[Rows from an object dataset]
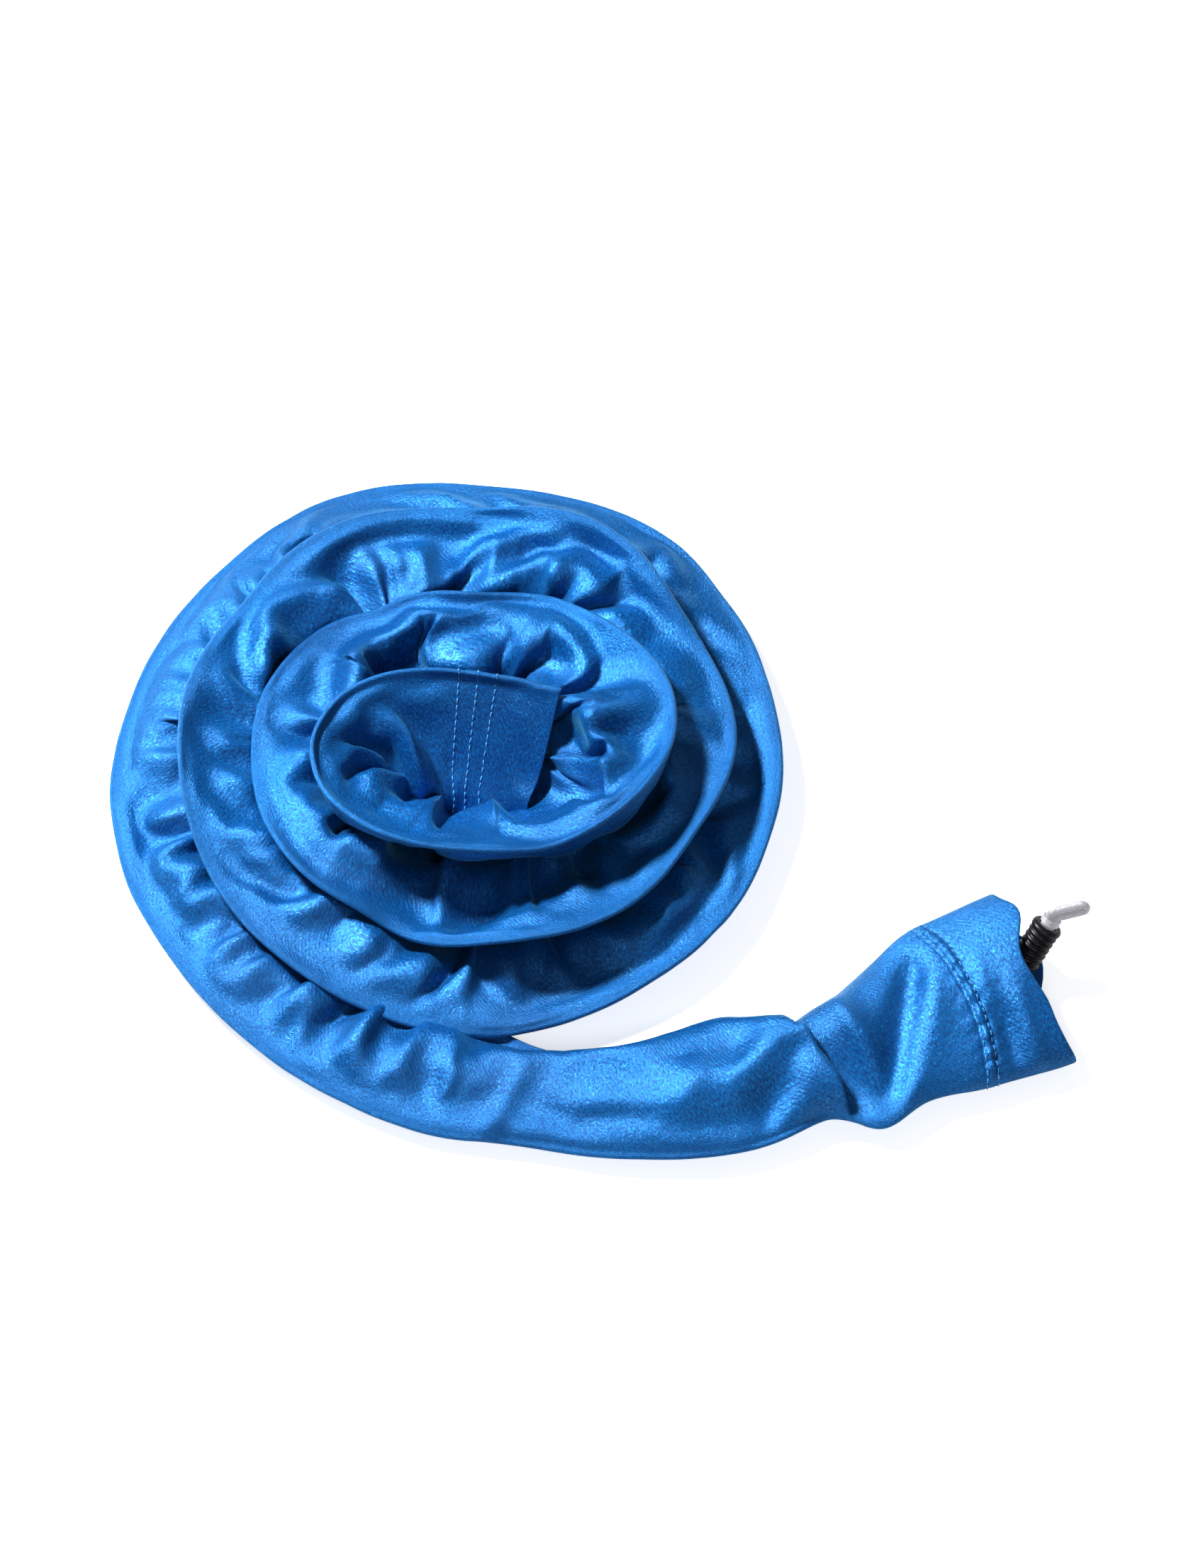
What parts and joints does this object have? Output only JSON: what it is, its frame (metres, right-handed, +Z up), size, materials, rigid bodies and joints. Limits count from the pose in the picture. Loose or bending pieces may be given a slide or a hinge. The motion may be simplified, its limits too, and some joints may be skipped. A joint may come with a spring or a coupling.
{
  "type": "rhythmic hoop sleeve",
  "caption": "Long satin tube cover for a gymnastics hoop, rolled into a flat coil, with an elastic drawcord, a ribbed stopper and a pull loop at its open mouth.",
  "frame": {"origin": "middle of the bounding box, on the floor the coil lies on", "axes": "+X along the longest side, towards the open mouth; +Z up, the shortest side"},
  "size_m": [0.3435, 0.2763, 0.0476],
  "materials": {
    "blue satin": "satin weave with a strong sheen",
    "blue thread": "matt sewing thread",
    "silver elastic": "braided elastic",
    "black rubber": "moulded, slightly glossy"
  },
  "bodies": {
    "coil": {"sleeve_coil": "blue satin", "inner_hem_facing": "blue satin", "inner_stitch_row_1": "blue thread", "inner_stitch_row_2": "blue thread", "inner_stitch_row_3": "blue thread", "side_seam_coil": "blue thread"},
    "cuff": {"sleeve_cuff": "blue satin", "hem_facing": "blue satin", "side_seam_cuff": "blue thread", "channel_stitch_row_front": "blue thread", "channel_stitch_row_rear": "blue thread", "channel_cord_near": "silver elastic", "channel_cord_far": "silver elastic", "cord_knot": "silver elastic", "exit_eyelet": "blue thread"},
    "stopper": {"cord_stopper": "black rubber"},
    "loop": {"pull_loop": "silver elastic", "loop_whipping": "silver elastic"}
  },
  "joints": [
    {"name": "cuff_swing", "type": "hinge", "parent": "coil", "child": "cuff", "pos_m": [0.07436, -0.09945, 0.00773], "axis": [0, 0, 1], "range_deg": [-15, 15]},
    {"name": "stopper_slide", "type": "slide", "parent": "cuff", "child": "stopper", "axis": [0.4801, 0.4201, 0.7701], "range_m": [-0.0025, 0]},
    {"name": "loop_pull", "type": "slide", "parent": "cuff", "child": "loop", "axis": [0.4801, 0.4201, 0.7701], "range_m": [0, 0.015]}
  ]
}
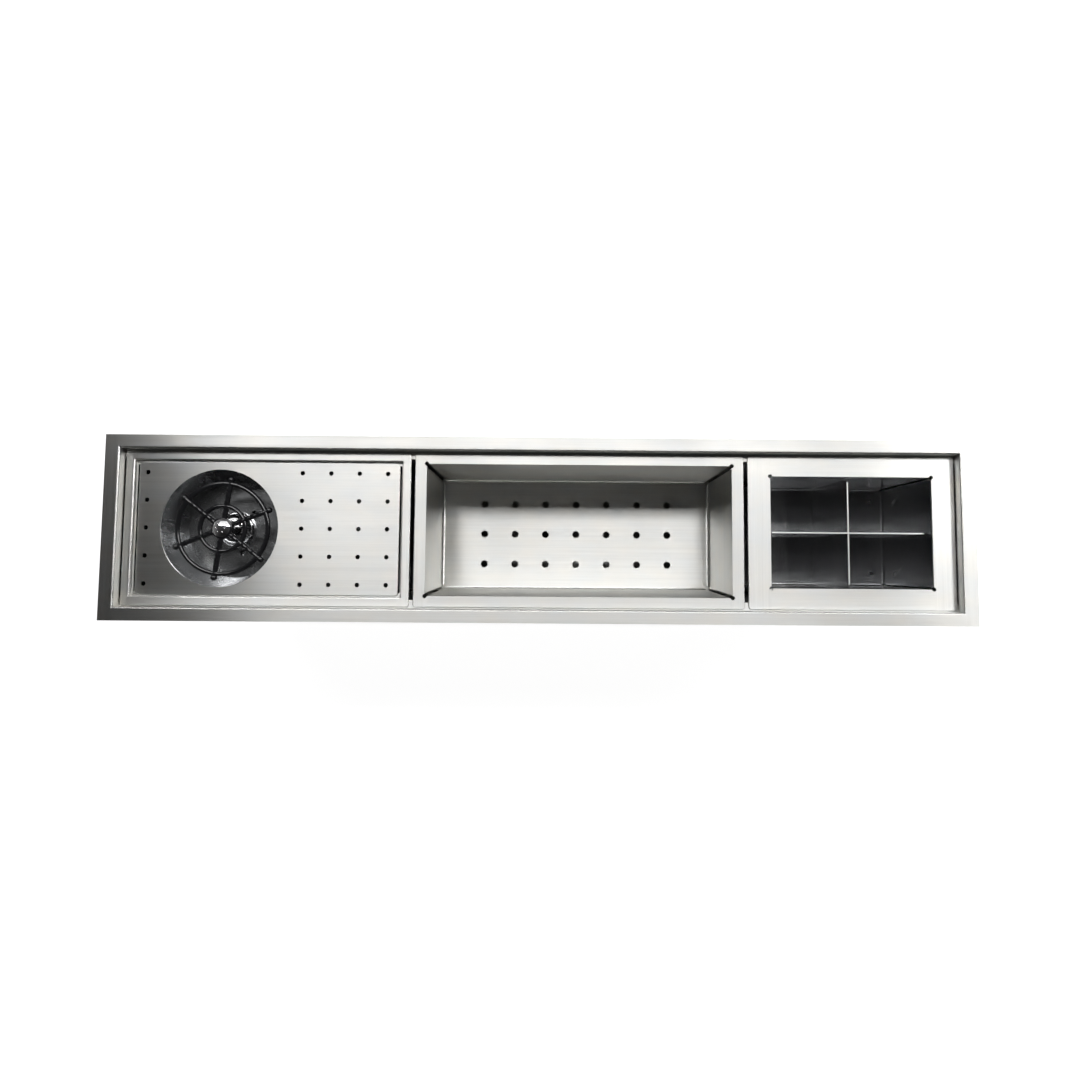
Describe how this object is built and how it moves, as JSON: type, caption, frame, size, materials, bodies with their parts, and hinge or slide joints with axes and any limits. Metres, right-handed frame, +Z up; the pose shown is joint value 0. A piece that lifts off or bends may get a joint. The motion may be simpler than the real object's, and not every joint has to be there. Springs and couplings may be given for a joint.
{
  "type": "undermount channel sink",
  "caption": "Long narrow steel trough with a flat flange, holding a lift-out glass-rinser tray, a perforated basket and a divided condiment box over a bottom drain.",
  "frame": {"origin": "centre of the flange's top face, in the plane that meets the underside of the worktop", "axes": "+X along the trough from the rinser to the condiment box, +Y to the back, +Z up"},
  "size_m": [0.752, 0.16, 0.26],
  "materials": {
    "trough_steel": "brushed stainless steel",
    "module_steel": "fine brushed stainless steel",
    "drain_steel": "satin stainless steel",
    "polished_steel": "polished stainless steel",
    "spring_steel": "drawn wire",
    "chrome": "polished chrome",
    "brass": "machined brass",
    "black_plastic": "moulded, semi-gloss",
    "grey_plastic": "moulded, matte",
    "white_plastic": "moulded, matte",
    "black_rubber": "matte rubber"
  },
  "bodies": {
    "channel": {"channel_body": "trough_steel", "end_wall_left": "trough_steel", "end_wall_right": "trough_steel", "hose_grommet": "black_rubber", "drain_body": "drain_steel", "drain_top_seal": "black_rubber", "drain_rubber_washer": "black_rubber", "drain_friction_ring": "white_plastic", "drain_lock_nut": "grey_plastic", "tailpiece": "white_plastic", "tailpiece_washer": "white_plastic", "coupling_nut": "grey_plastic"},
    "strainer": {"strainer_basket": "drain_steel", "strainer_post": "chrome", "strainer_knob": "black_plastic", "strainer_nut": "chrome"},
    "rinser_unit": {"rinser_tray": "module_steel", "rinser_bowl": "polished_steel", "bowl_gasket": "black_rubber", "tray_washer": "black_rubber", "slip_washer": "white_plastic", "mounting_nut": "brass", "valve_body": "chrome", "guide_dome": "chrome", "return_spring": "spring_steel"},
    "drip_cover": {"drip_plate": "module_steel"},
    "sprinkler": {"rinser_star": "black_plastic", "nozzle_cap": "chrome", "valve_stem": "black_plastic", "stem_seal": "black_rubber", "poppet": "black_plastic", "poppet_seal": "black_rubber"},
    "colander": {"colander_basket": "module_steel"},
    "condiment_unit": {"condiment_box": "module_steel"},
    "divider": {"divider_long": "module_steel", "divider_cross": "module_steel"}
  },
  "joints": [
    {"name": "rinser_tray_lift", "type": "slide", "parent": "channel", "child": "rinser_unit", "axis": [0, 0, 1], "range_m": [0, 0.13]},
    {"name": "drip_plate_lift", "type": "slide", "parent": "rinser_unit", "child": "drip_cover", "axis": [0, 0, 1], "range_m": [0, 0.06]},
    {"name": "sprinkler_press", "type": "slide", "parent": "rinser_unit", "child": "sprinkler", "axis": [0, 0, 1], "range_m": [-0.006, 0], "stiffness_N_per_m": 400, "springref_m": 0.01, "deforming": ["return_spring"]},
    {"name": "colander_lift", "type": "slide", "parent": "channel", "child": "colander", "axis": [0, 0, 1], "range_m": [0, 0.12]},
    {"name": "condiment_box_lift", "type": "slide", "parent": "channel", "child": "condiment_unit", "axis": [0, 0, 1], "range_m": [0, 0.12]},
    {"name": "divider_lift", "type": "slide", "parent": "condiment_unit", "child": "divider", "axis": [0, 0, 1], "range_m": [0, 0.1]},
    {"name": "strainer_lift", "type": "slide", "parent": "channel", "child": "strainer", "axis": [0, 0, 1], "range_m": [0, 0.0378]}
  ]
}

Your instructions => All of the entries above need to be reproduced exactly.

Reply =>
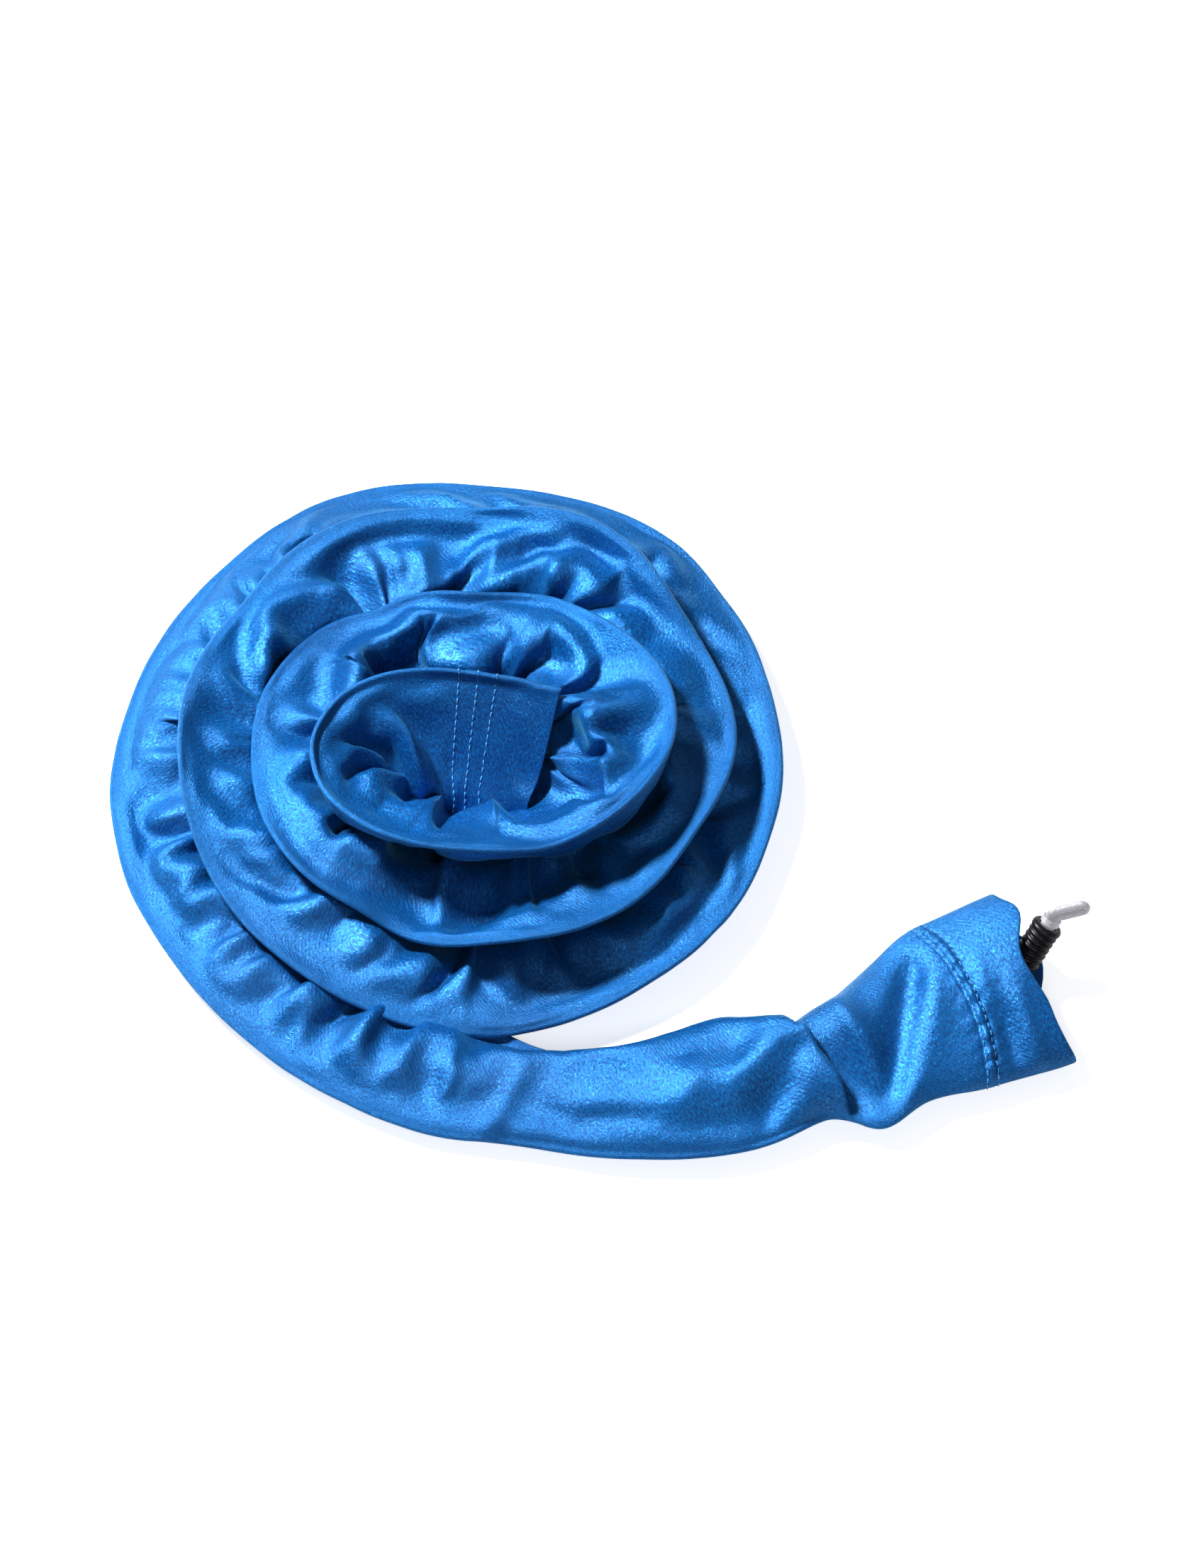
What parts and joints does this object have? Output only JSON: what it is, its frame (metres, right-handed, +Z up), size, materials, rigid bodies and joints. Limits count from the pose in the picture. Loose or bending pieces may be given a slide or a hinge. The motion may be simplified, its limits too, and some joints may be skipped. A joint may come with a spring or a coupling.
{
  "type": "rhythmic hoop sleeve",
  "caption": "Long satin tube cover for a gymnastics hoop, rolled into a flat coil, with an elastic drawcord, a ribbed stopper and a pull loop at its open mouth.",
  "frame": {"origin": "middle of the bounding box, on the floor the coil lies on", "axes": "+X along the longest side, towards the open mouth; +Z up, the shortest side"},
  "size_m": [0.3435, 0.2763, 0.0476],
  "materials": {
    "blue satin": "satin weave with a strong sheen",
    "blue thread": "matt sewing thread",
    "silver elastic": "braided elastic",
    "black rubber": "moulded, slightly glossy"
  },
  "bodies": {
    "coil": {"sleeve_coil": "blue satin", "inner_hem_facing": "blue satin", "inner_stitch_row_1": "blue thread", "inner_stitch_row_2": "blue thread", "inner_stitch_row_3": "blue thread", "side_seam_coil": "blue thread"},
    "cuff": {"sleeve_cuff": "blue satin", "hem_facing": "blue satin", "side_seam_cuff": "blue thread", "channel_stitch_row_front": "blue thread", "channel_stitch_row_rear": "blue thread", "channel_cord_near": "silver elastic", "channel_cord_far": "silver elastic", "cord_knot": "silver elastic", "exit_eyelet": "blue thread"},
    "stopper": {"cord_stopper": "black rubber"},
    "loop": {"pull_loop": "silver elastic", "loop_whipping": "silver elastic"}
  },
  "joints": [
    {"name": "cuff_swing", "type": "hinge", "parent": "coil", "child": "cuff", "pos_m": [0.07436, -0.09945, 0.00773], "axis": [0, 0, 1], "range_deg": [-15, 15]},
    {"name": "stopper_slide", "type": "slide", "parent": "cuff", "child": "stopper", "axis": [0.4801, 0.4201, 0.7701], "range_m": [-0.0025, 0]},
    {"name": "loop_pull", "type": "slide", "parent": "cuff", "child": "loop", "axis": [0.4801, 0.4201, 0.7701], "range_m": [0, 0.015]}
  ]
}
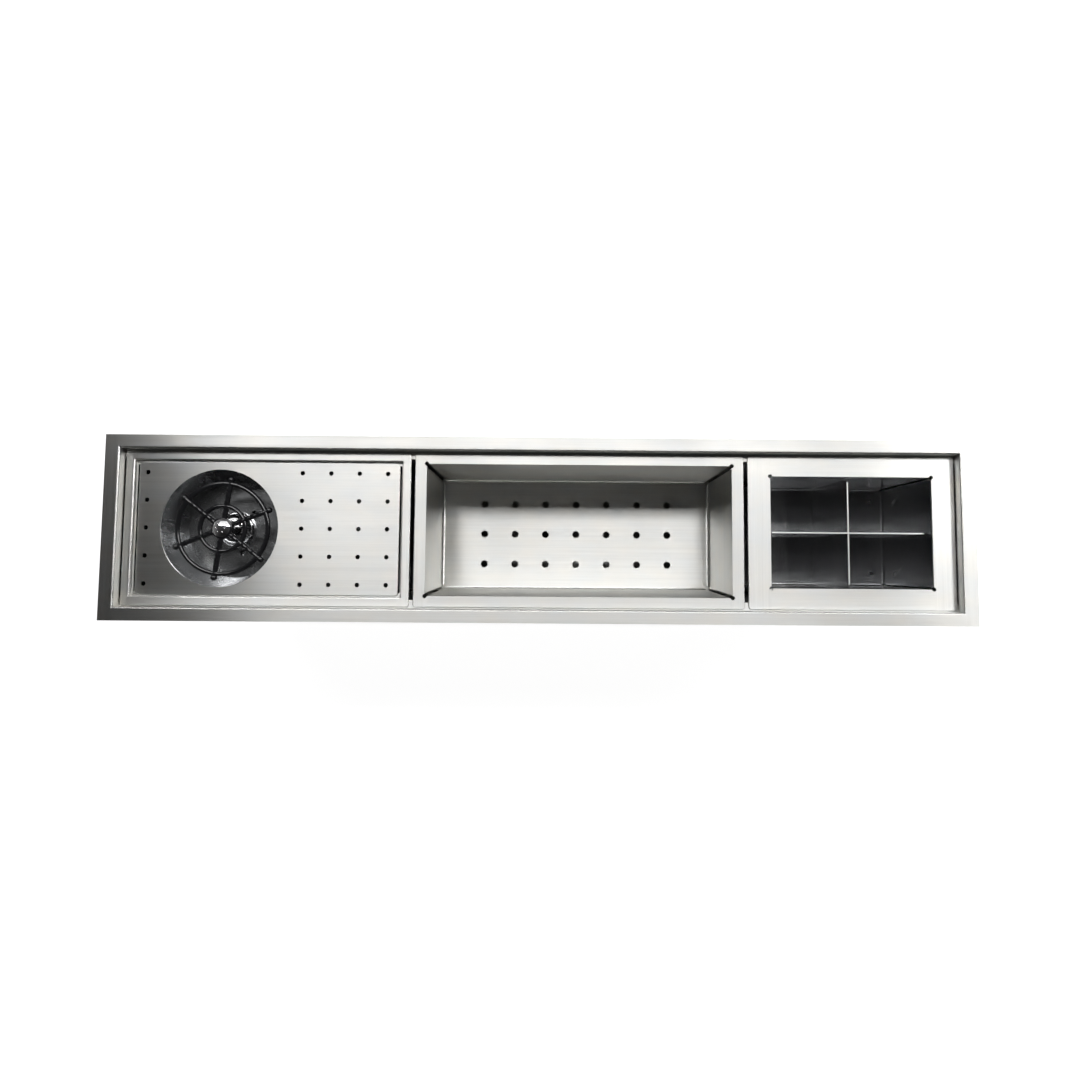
Describe how this object is built and how it moves, as JSON: type, caption, frame, size, materials, bodies with their parts, and hinge or slide joints with axes and any limits. Metres, right-handed frame, +Z up; the pose shown is joint value 0. A piece that lifts off or bends may get a joint. The motion may be simpler than the real object's, and not every joint has to be there. Springs and couplings may be given for a joint.
{
  "type": "undermount channel sink",
  "caption": "Long narrow steel trough with a flat flange, holding a lift-out glass-rinser tray, a perforated basket and a divided condiment box over a bottom drain.",
  "frame": {"origin": "centre of the flange's top face, in the plane that meets the underside of the worktop", "axes": "+X along the trough from the rinser to the condiment box, +Y to the back, +Z up"},
  "size_m": [0.752, 0.16, 0.26],
  "materials": {
    "trough_steel": "brushed stainless steel",
    "module_steel": "fine brushed stainless steel",
    "drain_steel": "satin stainless steel",
    "polished_steel": "polished stainless steel",
    "spring_steel": "drawn wire",
    "chrome": "polished chrome",
    "brass": "machined brass",
    "black_plastic": "moulded, semi-gloss",
    "grey_plastic": "moulded, matte",
    "white_plastic": "moulded, matte",
    "black_rubber": "matte rubber"
  },
  "bodies": {
    "channel": {"channel_body": "trough_steel", "end_wall_left": "trough_steel", "end_wall_right": "trough_steel", "hose_grommet": "black_rubber", "drain_body": "drain_steel", "drain_top_seal": "black_rubber", "drain_rubber_washer": "black_rubber", "drain_friction_ring": "white_plastic", "drain_lock_nut": "grey_plastic", "tailpiece": "white_plastic", "tailpiece_washer": "white_plastic", "coupling_nut": "grey_plastic"},
    "strainer": {"strainer_basket": "drain_steel", "strainer_post": "chrome", "strainer_knob": "black_plastic", "strainer_nut": "chrome"},
    "rinser_unit": {"rinser_tray": "module_steel", "rinser_bowl": "polished_steel", "bowl_gasket": "black_rubber", "tray_washer": "black_rubber", "slip_washer": "white_plastic", "mounting_nut": "brass", "valve_body": "chrome", "guide_dome": "chrome", "return_spring": "spring_steel"},
    "drip_cover": {"drip_plate": "module_steel"},
    "sprinkler": {"rinser_star": "black_plastic", "nozzle_cap": "chrome", "valve_stem": "black_plastic", "stem_seal": "black_rubber", "poppet": "black_plastic", "poppet_seal": "black_rubber"},
    "colander": {"colander_basket": "module_steel"},
    "condiment_unit": {"condiment_box": "module_steel"},
    "divider": {"divider_long": "module_steel", "divider_cross": "module_steel"}
  },
  "joints": [
    {"name": "rinser_tray_lift", "type": "slide", "parent": "channel", "child": "rinser_unit", "axis": [0, 0, 1], "range_m": [0, 0.13]},
    {"name": "drip_plate_lift", "type": "slide", "parent": "rinser_unit", "child": "drip_cover", "axis": [0, 0, 1], "range_m": [0, 0.06]},
    {"name": "sprinkler_press", "type": "slide", "parent": "rinser_unit", "child": "sprinkler", "axis": [0, 0, 1], "range_m": [-0.006, 0], "stiffness_N_per_m": 400, "springref_m": 0.01, "deforming": ["return_spring"]},
    {"name": "colander_lift", "type": "slide", "parent": "channel", "child": "colander", "axis": [0, 0, 1], "range_m": [0, 0.12]},
    {"name": "condiment_box_lift", "type": "slide", "parent": "channel", "child": "condiment_unit", "axis": [0, 0, 1], "range_m": [0, 0.12]},
    {"name": "divider_lift", "type": "slide", "parent": "condiment_unit", "child": "divider", "axis": [0, 0, 1], "range_m": [0, 0.1]},
    {"name": "strainer_lift", "type": "slide", "parent": "channel", "child": "strainer", "axis": [0, 0, 1], "range_m": [0, 0.0378]}
  ]
}